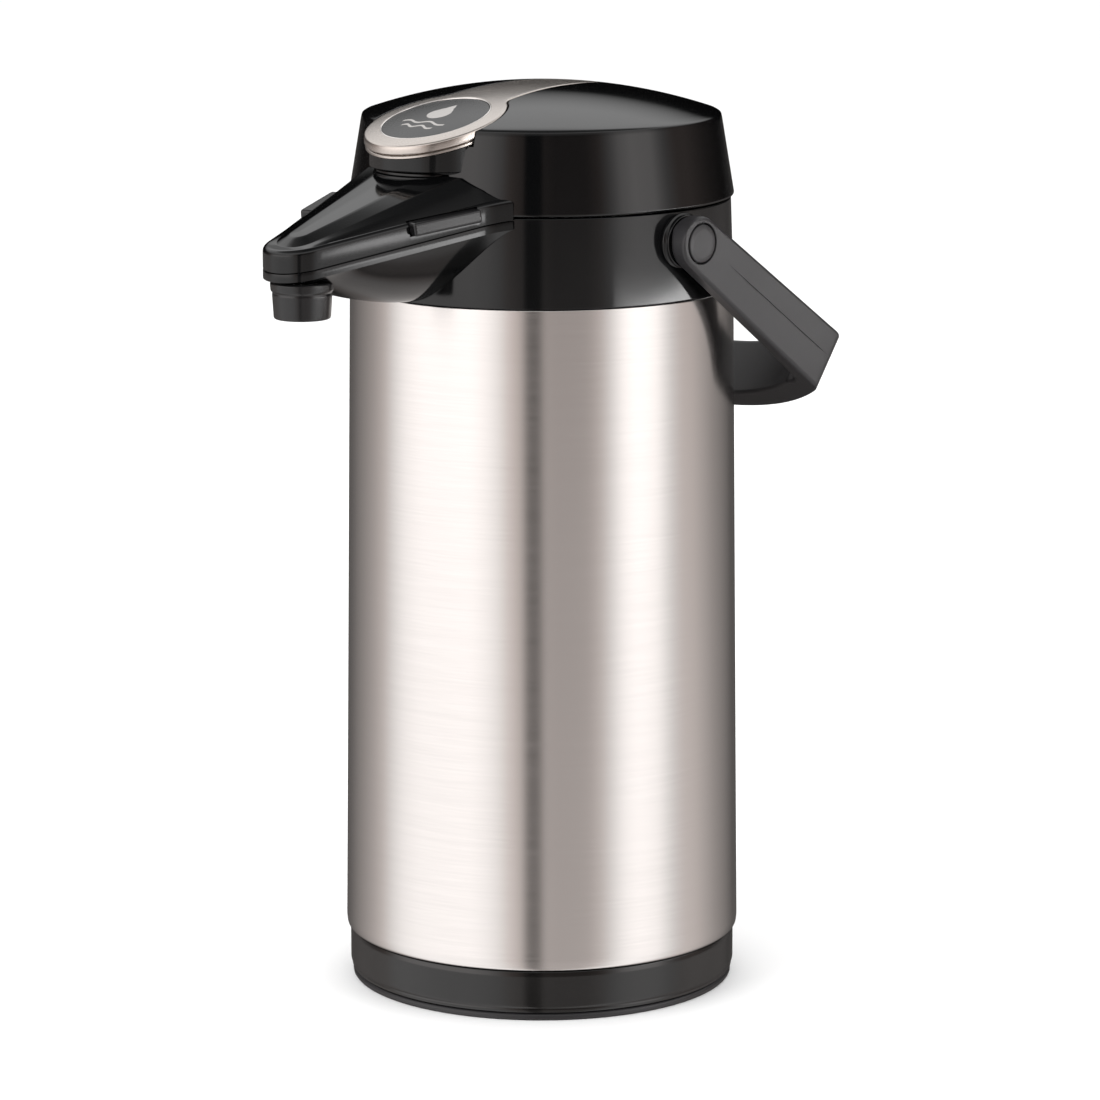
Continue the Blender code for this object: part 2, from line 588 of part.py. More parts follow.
def make_lever():
    band = dome_layer("pump_lever", 0.0, BAND_DEPTH, SILVER)
    boolean(band, column("lever_plan", lever_outline()), "INTERSECT")
    ring = dome_layer("pad_ring", 0.0005, PAD_DEPTH)
    boolean(ring, column("pad_plan", circle_outline(PAD_RADIUS - 0.0001)), "INTERSECT")
    cut(ring, rod("pad_hollow", PAD_RADIUS - 0.0030, (0, PAD_Y, 0.3300), (0, PAD_Y, 0.4000), steps=24))
    join(band, ring)
    recess = dome_layer("badge_recess", -0.0080, 0.0013)
    boolean(recess, column("badge_recess_plan", circle_outline(BADGE_RADIUS + GAP), high=0.42), "INTERSECT")
    cut(band, recess)
    y, z = LEVER_PIVOT[1:]
    lug = rod("lug", 0.0034, (-0.0060, y, z), (0.0060, y, z))
    lug_web = box("lug_web", (-0.0060, y - 0.0034, z), (0.0060, y + 0.0034, 0.3768))
    join(band, lug, lug_web)
    cut(band, rod("lug_hole", LEVER_PIN_RADIUS + GAP, (-0.02, y, z), (0.02, y, z), steps=16))
    badge = dome_layer("lever_badge", 0.0002, 0.0010, BADGE_GREY)
    boolean(badge, column("badge_plan", circle_outline(BADGE_RADIUS)), "INTERSECT")
    rod("lever_pin", LEVER_PIN_RADIUS, (-0.0140, y, z), (0.0140, y, z), PIN_STEEL, steps=16)


def make_pump():
    base = [(0.0764, 0.3370), (0.0764, 0.3345), (PLUG_RADIUS, 0.3345), (PLUG_RADIUS, 0.2990),
            (PLUG_RADIUS - 0.0010, 0.2980), (0.0030, 0.2980), (0.0030, 0.3000), (0.0160, 0.3000),
            (0.0160, 0.3370)]
    lid_base = turned("lid_base", base, SATIN_BLACK)
    gasket = [(0.0420, 0.3341), (0.0460, 0.3341), (0.0470, 0.3235), (0.0430, 0.3235)]
    turned("lid_gasket", gasket, SEAL_RUBBER)
    turned("air_valve", [(0, 0.3013), (0.0080, 0.3013), (0.0080, 0.3003), (0, 0.3003)], SEAL_RUBBER,
           ring=False, steps=SMALL_STEPS)
    for number, place in enumerate(SCREW_PLACES, 1):
        cut(lid_base, rod("base_hole", 0.0018, (*place, 0.3300), (*place, 0.3400), steps=12))
        profile = [(0, 0.3440), (0.0014, 0.3430), (0.0014, 0.3342), (0.0034, 0.3342), (0.0034, 0.3330),
                   (0.0028, 0.3320), (0, 0.3320)]
        turned(f"lid_screw_{number}", profile, PIN_STEEL, ring=False, steps=12, place=(*place, 0))

    folds = 3
    step = (BELLOWS_TOP_Z - BELLOWS_BOTTOM_Z) / (2 * folds)
    outer = [(BELLOWS_RADIUS if i % 2 else BELLOWS_RADIUS - 0.0045, BELLOWS_TOP_Z - i * step)
             for i in range(2 * folds + 1)]
    inner = [(radius - 0.0012, z) for radius, z in reversed(outer)]
    turned("bellows", outer + inner, PUMP_RUBBER, steps=INNER_STEPS)
    plate = [(0, 0.3766), (0.0034, 0.3766), (0.0060, 0.3750), (0.0060, 0.3562), (0.0370, 0.3562),
             (0.0370, 0.3540), (0, 0.3540)]
    turned("bellows_plate", plate, SATIN_BLACK, ring=False, steps=INNER_STEPS)

    turns, per_turn = 3, 10
    count = turns * per_turn
    low, high = BELLOWS_BOTTOM_Z + 0.0013, BELLOWS_TOP_Z - 0.0010
    coil = [(0.0230 * math.cos(2 * math.pi * i / per_turn), 0.0230 * math.sin(2 * math.pi * i / per_turn),
             low + (high - low) * i / count) for i in range(count + 1)]
    wire("return_spring", coil, 0.0009, PIN_STEEL, resolution=1)


# ------------------------------------------------------------------ pipes
def make_pipes(nozzle_profile):
    lower_end, upper_end = 0.0365, 0.3030
    profile = [(0.0028, upper_end), (SUCTION_RADIUS, upper_end), (SUCTION_RADIUS, lower_end),
               (0.0028, lower_end)]
    turned("suction_tube", profile, CLEAR_PIPE, steps=16, place=(0, SUCTION_Y, 0))
    profile = [(0.0028, 0.3063), (0.0050, 0.3063), (0.0050, 0.3033), (0.0028, 0.3033)]
    turned("tube_seal", profile, SEAL_RUBBER, steps=16, place=(0, SUCTION_Y, 0))
    bend = 0.0068
    start_z = 0.3080
    rise = [(SUCTION_Y, 0.3067)] + arc((SUCTION_Y - bend, start_z), bend, 0, 86, 5)
    run = [(-0.060, 0.3150), (-0.090, 0.3153), (-0.122, 0.3158)]
    fall_radius = 0.0070
    fall = arc((NOZZLE_Y + fall_radius, 0.3158 - fall_radius), fall_radius, 92, 180, 5)
    path = [(0, y, z) for y, z in rise + run + fall + [(NOZZLE_Y, 0.3073)]]
    pipe = wire("outlet_pipe", path, PIPE_RADIUS, CLEAR_PIPE, caps=False)
    solid = pipe.modifiers.new("wall", "SOLIDIFY")
    solid.thickness = 0.0010
    solid.offset = -1
    turned("nozzle", nozzle_profile, GLOSS_BLACK, steps=24, place=(0, NOZZLE_Y, 0))


# ------------------------------------------------------------------ carrying handle
def bail_plan():
    """Outer and inner half outlines of the bail in its own plane, Y along the arms."""
    corner = 0.0050
    half_chord = ARM_OUTER_X - corner
    sagitta = GRIP_REACH - CORNER_REACH
    bow = (half_chord ** 2 + sagitta ** 2) / (2 * sagitta)
    centre_y = GRIP_REACH - bow
    start = math.degrees(math.atan2(CORNER_REACH - centre_y, half_chord))
    root_y = -ARM_ROOT_RADIUS - 0.002
    outer = [(ARM_OUTER_X, root_y), (ARM_OUTER_X, CORNER_REACH - 0.0080)]
    outer += arc((ARM_OUTER_X - 0.0060, CORNER_REACH - 0.0060), 0.0055, 15, start, 4)
    outer += arc((0, centre_y), bow, start + 3, 90, 6)
    inner_bow = bow - GRIP_THICKNESS
    inner_end = 0.0700
    end_angle = math.degrees(math.acos(inner_end / inner_bow))
    inner = list(reversed(arc((0, centre_y), inner_bow, end_angle, 90, 6)))
    shoulder_y = centre_y + math.sqrt(inner_bow ** 2 - 0.0780 ** 2) - 0.0035
    inner += [(0.0780, shoulder_y), (ARM_INNER_X - 0.0006, 0.0800), (ARM_INNER_X, 0.0700),
              (ARM_INNER_X, root_y)]
    return outer, inner


def make_handle():
    outer, inner = bail_plan()
    outline = outer + [(-x, y) for x, y in reversed(outer) if x > MERGE]
    outline += [(-x, y) for x, y in reversed(inner)] + [point for point in inner if point[0] > MERGE]
    turn = Matrix.Translation((0, 0, PIVOT_Z)) @ Matrix.Rotation(HANDLE_ANGLE, 4, "X")
    bail = prism("handle", outline, 0.0400, SATIN_BLACK, turn)

    side = arc((0, 0), ARM_ROOT_RADIUS, 90, 270, 9)
    side += [(CORNER_REACH, -ARM_TIP_HALF_WIDTH), (GRIP_REACH + 0.01, -ARM_TIP_HALF_WIDTH),
             (GRIP_REACH + 0.01, ARM_TIP_HALF_WIDTH), (CORNER_REACH, ARM_TIP_HALF_WIDTH)]
    stand = Matrix(((0, 0, 1, 0), (1, 0, 0, 0), (0, 1, 0, 0), (0, 0, 0, 1)))
    flank = prism("bail_side", side, 0.4000, None, turn @ stand)
    boolean(bail, flank, "INTERSECT")
    bevel = bail.modifiers.new("edges", "BEVEL")
    bevel.width = 0.0012
    bevel.segments = 1
    bevel.limit_method = "ANGLE"
    bevel.angle_limit = math.radians(50)
    for direction in (1, -1):
        hole = rod("arm_hole", PIVOT_SHAFT_RADIUS + 0.0004, (direction * 0.075, 0, PIVOT_Z),
                   (direction * 0.095, 0, PIVOT_Z))
        sink = rod("cap_sink", CAP_RADIUS + 0.0004, (direction * (ARM_OUTER_X - 0.0026), 0, PIVOT_Z),
                   (direction * 0.095, 0, PIVOT_Z), steps=16)
        cut(bail, hole, sink)

    for name, direction in (("right", 1), ("left", -1)):
        inner_x, outer_x = direction * 0.0735, direction * (ARM_OUTER_X - 0.0028 + GAP)
        pin = rod(f"handle_pin_{name}", PIVOT_SHAFT_RADIUS, (inner_x, 0, PIVOT_Z), (outer_x, 0, PIVOT_Z),
                  SATIN_BLACK)
        cap = rod("cap", CAP_RADIUS, (direction * (ARM_OUTER_X - 0.0022), 0, PIVOT_Z),
                  (direction * (ARM_OUTER_X + 0.0004), 0, PIVOT_Z), steps=16)
        neck = rod("cap_neck", PIVOT_SHAFT_RADIUS, (direction * 0.080, 0, PIVOT_Z),
                   (direction * (ARM_OUTER_X - 0.0010), 0, PIVOT_Z))
        join(pin, neck, cap)
        washer = rod(f"pivot_washer_{name}", 0.0085, (direction * (ARM_INNER_X - 0.0009), 0, PIVOT_Z),
                     (direction * (ARM_INNER_X - GAP), 0, PIVOT_Z), PUMP_RUBBER, steps=16)
        bore = rod("washer_bore", PIVOT_SHAFT_RADIUS + GAP, (direction * 0.075, 0, PIVOT_Z),
                   (direction * 0.095, 0, PIVOT_Z))
        cut(washer, bore)


# ------------------------------------------------------------------ joint axes
def hang_on_axis(name, place, pieces):
    """An empty on a joint's axis that carries the pieces turning about it."""
    axis = bpy.data.objects.new(name, None)
    axis.location = place
    axis.empty_display_size = 0.010
    parts.objects.link(axis)
    for piece in pieces:
        child = bpy.data.objects[piece]
        child.parent = axis
        child.matrix_parent_inverse = Matrix.Translation(place).inverted()
    return axis


def make_axes():
    lid = ["lid_cover", "lid_base", "lid_gasket", "air_valve", "bellows", "bellows_plate", "return_spring",
           "lever_pin", "lid_screw_1", "lid_screw_2", "lid_screw_3", "lid_screw_4"]
    lid_axis = hang_on_axis("lid_axis", HINGE, lid)
    lever_axis = hang_on_axis("lever_axis", LEVER_PIVOT, ["pump_lever", "lever_badge"])
    lever_axis.parent = lid_axis
    lever_axis.matrix_parent_inverse = Matrix.Translation(HINGE).inverted()


# ------------------------------------------------------------------ build
make_swivel_foot()
make_bottom_cover()
make_turntable()
make_steel_shell()
make_flask()
make_collar()
make_pipes(make_spout())
make_lid_cover()
make_lever()
make_pump()
make_handle()
make_axes()
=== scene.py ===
"""Looks of the thermal coffee airpot: finished meshes, materials, floor, light and camera."""
import json
import math

import bmesh
import bpy
from mathutils import Matrix, Vector
from mathutils.geometry import delaunay_2d_cdt

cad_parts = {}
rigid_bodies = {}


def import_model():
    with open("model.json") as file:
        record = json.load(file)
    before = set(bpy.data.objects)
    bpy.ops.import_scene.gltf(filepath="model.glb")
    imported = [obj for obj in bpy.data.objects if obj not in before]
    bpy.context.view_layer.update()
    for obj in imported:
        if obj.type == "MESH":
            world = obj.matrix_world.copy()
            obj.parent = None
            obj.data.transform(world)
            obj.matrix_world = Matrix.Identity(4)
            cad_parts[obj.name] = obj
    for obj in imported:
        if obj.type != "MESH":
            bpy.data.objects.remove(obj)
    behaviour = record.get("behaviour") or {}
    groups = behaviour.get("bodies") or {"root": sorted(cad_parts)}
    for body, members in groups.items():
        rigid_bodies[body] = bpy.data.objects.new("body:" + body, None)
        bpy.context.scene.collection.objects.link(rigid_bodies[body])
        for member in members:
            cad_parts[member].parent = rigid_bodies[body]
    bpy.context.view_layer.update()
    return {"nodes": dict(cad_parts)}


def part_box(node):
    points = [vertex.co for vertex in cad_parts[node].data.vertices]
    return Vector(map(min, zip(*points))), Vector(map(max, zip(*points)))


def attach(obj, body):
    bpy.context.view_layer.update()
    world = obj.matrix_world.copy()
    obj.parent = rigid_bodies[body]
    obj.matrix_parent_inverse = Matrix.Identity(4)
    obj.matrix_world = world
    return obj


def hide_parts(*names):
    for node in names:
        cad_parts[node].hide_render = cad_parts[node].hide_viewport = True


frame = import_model()

# ------------------------------------------------------------------ sizes, in metres, in the row frame
GAP = 0.0003                    # between pieces that touch
ROUND = 192                     # sides of a large turned piece
BODY_ROUND = 256                # sides of the shell, the collar and the lid
SMALL_ROUND = 72                # sides of a small one
BADGE_ROUND = 112               # sides of the badge

SHELL_TOP_RADIUS = 0.0800
SHELL_BOTTOM_RADIUS = 0.0832
SHELL_TOP_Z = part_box("steel_shell")[1][2]
SHELL_BOTTOM_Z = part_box("steel_shell")[0][2]

COLLAR_TOP_Z = 0.3330
COLLAR_TOP_RADIUS = 0.0787
COLLAR_DECK_Z = 0.3230

LID_BOTTOM_Z = 0.3338
LID_BOTTOM_RADIUS = 0.0800
LID_RIM_Z = 0.3675
LID_RIM_RADIUS = 0.0747
TOP_Z = 0.3800
DOME_RISE = TOP_Z - LID_RIM_Z
DOME_RADIUS = (LID_RIM_RADIUS ** 2 + DOME_RISE ** 2) / (2 * DOME_RISE)

PAD_Y = -0.0625                 # centre of the lever's pad
PAD_RADIUS = 0.0291
PAD_DEPTH = 0.0058
TONGUE_DEPTH = 0.0030
BADGE_RADIUS = 0.0223
RECESS_GAP = 0.0005
NOSE_RADIUS = 0.0270
NOSE_BOTTOM_Z = 0.3505
PUMP_ROOM_RADIUS = 0.0415       # space in the lid for the bellows and its plate
PUMP_ROOM_TOP_Z = 0.3662
LEVER_PIVOT = Vector((0.0, 0.0240, 0.3700))
HINGE = Vector((0.0, 0.0820, 0.3370))
HINGE_RADIUS = 0.0042
HINGE_PIN_RADIUS = 0.0018
LEVER_PIN_RADIUS = 0.0016

NOZZLE_Y = -0.1383
NOZZLE_BOTTOM_Z = 0.2962
SPOUT_TIP_RADIUS = 0.0155
SPOUT_TAPER = math.radians(20.4)
SEAM_ROOT_Z = 0.3330
SEAM_SLOPE = 0.1897
ROOF_TIP_Z = 0.3280
ROOF_SLOPE = 0.327
FLANK_HEIGHT = 0.0088
BODY_CUT_RADIUS = 0.0804
SPOUT_ROOT_Y = -0.0600
FLARE_WIDTH = 0.0045            # how far each flank widens over the flare's length
FLARE_START_Y = -0.0760
FLARE_LENGTH = 0.0130
HULL_WALL = 0.0034              # upright wall of the hull under its seam
HULL_BELLY = 1.85               # power of the hull's section: 2 is a parabola
KEEL_POWER = 1.6                # of the keel's rise towards the tip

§

→ The problem: Go through the material above and output exactly the lines from the one containing "make_turntable()" through the one containing "obj.matrix_world = world".

→ Solution to the exercise:
make_turntable()
make_steel_shell()
make_flask()
make_collar()
make_pipes(make_spout())
make_lid_cover()
make_lever()
make_pump()
make_handle()
make_axes()
=== scene.py ===
"""Looks of the thermal coffee airpot: finished meshes, materials, floor, light and camera."""
import json
import math

import bmesh
import bpy
from mathutils import Matrix, Vector
from mathutils.geometry import delaunay_2d_cdt

cad_parts = {}
rigid_bodies = {}


def import_model():
    with open("model.json") as file:
        record = json.load(file)
    before = set(bpy.data.objects)
    bpy.ops.import_scene.gltf(filepath="model.glb")
    imported = [obj for obj in bpy.data.objects if obj not in before]
    bpy.context.view_layer.update()
    for obj in imported:
        if obj.type == "MESH":
            world = obj.matrix_world.copy()
            obj.parent = None
            obj.data.transform(world)
            obj.matrix_world = Matrix.Identity(4)
            cad_parts[obj.name] = obj
    for obj in imported:
        if obj.type != "MESH":
            bpy.data.objects.remove(obj)
    behaviour = record.get("behaviour") or {}
    groups = behaviour.get("bodies") or {"root": sorted(cad_parts)}
    for body, members in groups.items():
        rigid_bodies[body] = bpy.data.objects.new("body:" + body, None)
        bpy.context.scene.collection.objects.link(rigid_bodies[body])
        for member in members:
            cad_parts[member].parent = rigid_bodies[body]
    bpy.context.view_layer.update()
    return {"nodes": dict(cad_parts)}


def part_box(node):
    points = [vertex.co for vertex in cad_parts[node].data.vertices]
    return Vector(map(min, zip(*points))), Vector(map(max, zip(*points)))


def attach(obj, body):
    bpy.context.view_layer.update()
    world = obj.matrix_world.copy()
    obj.parent = rigid_bodies[body]
    obj.matrix_parent_inverse = Matrix.Identity(4)
    obj.matrix_world = world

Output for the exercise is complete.